Research Finds Smaller Planets Likely To Vastly Outnumber
Larger Ones
Nearly one in four stars similar to
the sun may host planets as small as Earth, according to a new
study funded by NASA and the University of California.
The study is the most extensive and sensitive planetary census
of its kind. Astronomers used the W.M. Keck Observatory in Hawaii
for five years to search 166 sun-like stars near our solar system
for planets of various sizes, ranging from three to 1,000 times the
mass of Earth. All of the planets in the study orbit close to their
stars. The results show more small planets than large ones,
indicating small planets are more prevalent in our Milky Way
galaxy.
"We studied planets of many masses -- like counting boulders,
rocks and pebbles in a canyon -- and found more rocks than
boulders, and more pebbles than rocks. Our ground-based technology
can't see the grains of sand, the Earth-size planets, but we can
estimate their numbers," said Andrew Howard of the University of
California, Berkeley, lead author of the new study. "Earth-size
planets in our galaxy are like grains of sand sprinkled on a beach
-- they are everywhere."
The study appears in the Oct. 29 issue of the journal
Science.
W.M. Keck Observatory
The research provides a tantalizing clue that potentially
habitable planets could also be common. These hypothesized
Earth-size worlds would orbit farther away from their stars, where
conditions could be favorable for life. NASA's Kepler spacecraft is
also surveying sun-like stars for planets and is expected to find
the first true Earth-like planets in the next few years.
Howard and his planet-hunting team, which includes principal
investigator Geoff Marcy, also of the University of California,
Berkeley, looked for planets within 80-light-years of Earth, using
the radial velocity, or "wobble," technique.
They measured the numbers of planets falling into five groups,
ranging from 1,000 times the mass of Earth, or about three times
the mass of Jupiter, down to three times the mass of Earth. The
search was confined to planets orbiting close to their stars --
within 0.25 astronomical units, or a quarter of the distance
between our sun and Earth.
A distinct trend jumped out of the data: smaller planets
outnumber larger ones. Only 1.6 percent of stars were found to host
giant planets orbiting close in. That includes the three
highest-mass planet groups in the study, or planets comparable to
Saturn and Jupiter. About 6.5 percent of stars were found to have
intermediate-mass planets, with 10 to 30 times the mass of Earth --
planets the size of Neptune and Uranus. And 11.8 percent had the
so-called "super-Earths," weighing in at only three to 10 times the
mass of Earth.
Chart Courtesy NASA
"During planet formation, small bodies similar to asteroids and
comets stick together, eventually growing to Earth-size and beyond.
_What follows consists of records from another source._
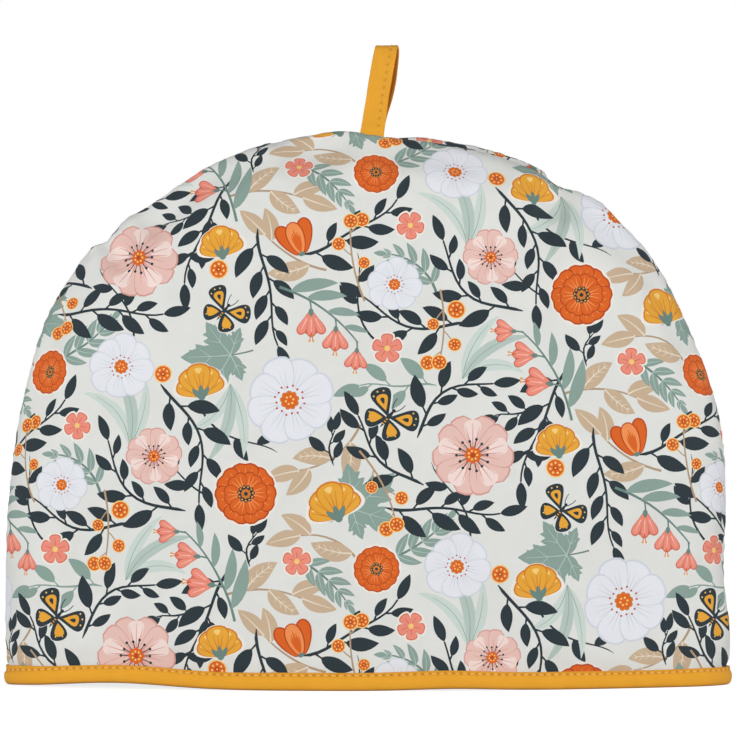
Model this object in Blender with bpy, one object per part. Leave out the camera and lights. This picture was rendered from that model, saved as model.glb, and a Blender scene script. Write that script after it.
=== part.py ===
"""A padded tea cosy: two domed panels joined at a seam, a bound hem and a hanging loop.

Sizes are in millimetres here, and MM turns them into metres as the meshes are made.
The front faces -Y, the hem stands on z = 0, and the seam lies in the plane y = 0.
"""

import math
from typing import NamedTuple

import bmesh
import bpy
import numpy as np

MM = 0.001

# Driving sizes ------------------------------------------------------------------------

HEM_HALF_WIDTH = 185.0  # outside of the binding, at the ends of the hem
CLEARANCE = 0.3  # air between two pieces that are sewn together
BINDING_THICK = 1.1
BINDING_HEIGHT = 9.0
PANEL_HALF_WIDTH = HEM_HALF_WIDTH - BINDING_THICK - CLEARANCE
PANEL_BOTTOM = BINDING_THICK + 2 * CLEARANCE
PANEL_STRAIGHT_TO = BINDING_HEIGHT + 0.5  # the panel stands straight inside the binding

CROWN_DEPTH = 38.0  # how far the face bows out, from the seam to the middle of the hem
ROLL_DEPTH = 14.0  # the rounded edge beside the seam: its depth and its width
ROLL_WIDTH = 22.0
HEM_PINCH = 1.3  # how far the binding draws the face in
HEM_PINCH_HEIGHT = 16.0

PAD_THICK = 7.5  # the pad's thickness in the open face, beside the seam and in the binding
SEAM_THICK = 7.0
SEAM_THICK_WIDTH = 40.0
LEAST_DEPTH_INSIDE = 0.6  # the pad's inner face stays this far off the seam plane
HEM_THICK = 4.6
HEM_THICK_HEIGHT = 30.0

SEAM_ROW_STEP = 12.0  # spacing of the mesh rows, measured along the seam
FACE_COLUMNS = 28

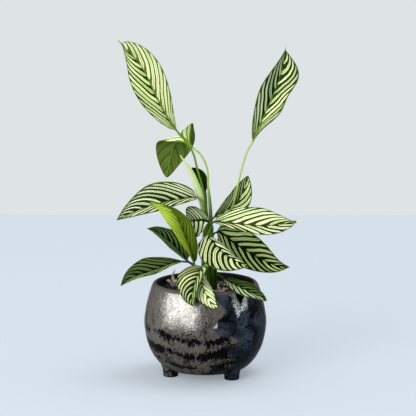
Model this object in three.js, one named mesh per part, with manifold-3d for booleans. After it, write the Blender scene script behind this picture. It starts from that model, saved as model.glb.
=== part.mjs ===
// Potted calathea vittata: a glazed bowl pot on three stubby feet, its soil, and the leaves that stand in it.
// Millimetres, +Z up, with the viewer at -Y. All places below are from the point on the ground under the pot's axis.
// The whole is then moved so that its origin is on the ground under the middle of its overall box.
import * as THREE from "three";
import { mergeVertices } from "three/addons/utils/BufferGeometryUtils.js";
import Module from "manifold-3d";

const wasm = await Module();
wasm.setup();

const MIDDLE_FROM_AXIS = [5.9, -7.3]; // the overall box's middle, from the pot's axis

// Pot
const POT_WIDEST = 86; // radius of the belly
const POT_WIDEST_Z = 74;
const POT_UNDERSIDE_Z = 8;
const POT_BASE_RADIUS = 46;
const RIM_OUTER = 74.5; // radius where the rim turns into the wall
const RIM_INNER = 66.5;
const RIM_TOP_Z = 132;
const POT_WALL = 7;
const POT_FLOOR_Z = 18; // top of the pot's floor
const FOOT_ORBIT = 51.5; // from the pot's axis to a foot's middle
const FOOT_SOLE = 9.5; // radius of the flat that touches the ground
const FOOT_ROOT = 13.5; // radius where a foot grows out of the bowl
const FOOT_ROOT_Z = 17.5;
const FOOT_ANGLES = [-161, -44, 79]; // degrees from +X
const TURNED_SIDES = 40; // facets round the pot and the soil

// Soil
const SOIL_Z = 119;
const SOIL_MOUND = 4; // how much higher the soil is in the middle
const GAP = 0.3; // clearance between pieces that touch

// Leaves
const STALK_RADIUS = 1.35;
const STALK_FOOT_RADIUS = 1.75;
const STALK_FOOT_Z = 104; // the stalks' lower ends, deep in the soil
const BLADE_HALF_THICKNESS = 0.4;
const MIDRIB_DEPTH = 0.9; // how far the midrib stands out of the blade's underside
const BLADE_BULGE = 0.07; // how far each half arches, as a share of its width
const LEAST_HALF_WIDTH = 0.8; // of a blade or its drip tip
const BLADE_STEPS = 12;
const ACROSS = 7; // points across each face
const FLAT_BY = 0.05; // share of the blade's length at each end over which it folds up from flat

const COLOURS = {
  glaze: { color: 0x5a5450, roughness: 0.3, metalness: 0.35 },
  soil: { color: 0x2b211b, roughness: 0.95, metalness: 0 },
  striped: { color: 0x5c8a3c, roughness: 0.45, metalness: 0 },
  new_leaf: { color: 0x9ccc2c, roughness: 0.4, metalness: 0 },
  spear: { color: 0xc9dc9a, roughness: 0.45, metalness: 0 },
  sheath: { color: 0x66784f, roughness: 0.55, metalness: 0 },
  dry: { color: 0x8f7f6c, roughness: 0.9, metalness: 0 },
};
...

Not all of the planets grow large enough to become giant planets
like Saturn and Jupiter," Howard said. "It's natural for lots of
these building blocks, the small planets, to be left over in this
process."
The astronomers extrapolated from these survey data to estimate
that 23 percent of sun-like stars in our galaxy host even smaller
planets, the Earth-sized ones, orbiting in the hot zone close to a
star. "This is the statistical fruit of years of planet-hunting
work," said Marcy. "The data tell us that our galaxy, with its
roughly 200 billion stars, has at least 46 billion Earth-size
planets, and that's not counting Earth-size planets that orbit
farther away from their stars in the habitable zone."
The findings challenge a key prediction of some theories of
planet formation. Models predict a planet "desert" in the hot-zone
region close to stars, or a drop in the numbers of planets with
masses less than 30 times that of Earth. This desert was thought to
arise because most planets form in the cool, outer region of solar
systems, and only the giant planets were thought to migrate in
significant numbers into the hot inner region. The new study finds
a surplus of close-in, small planets where theories had predicted a
scarcity.
"We are at the cusp of understanding the frequency of
Earth-sized planets among planetary systems in the solar
neighborhood," said Mario R. Perez, Keck program scientist at NASA
Headquarters in Washington. "This work is part of a key NASA
science program and will stimulate new theories to explain the
significance and impact of these findings."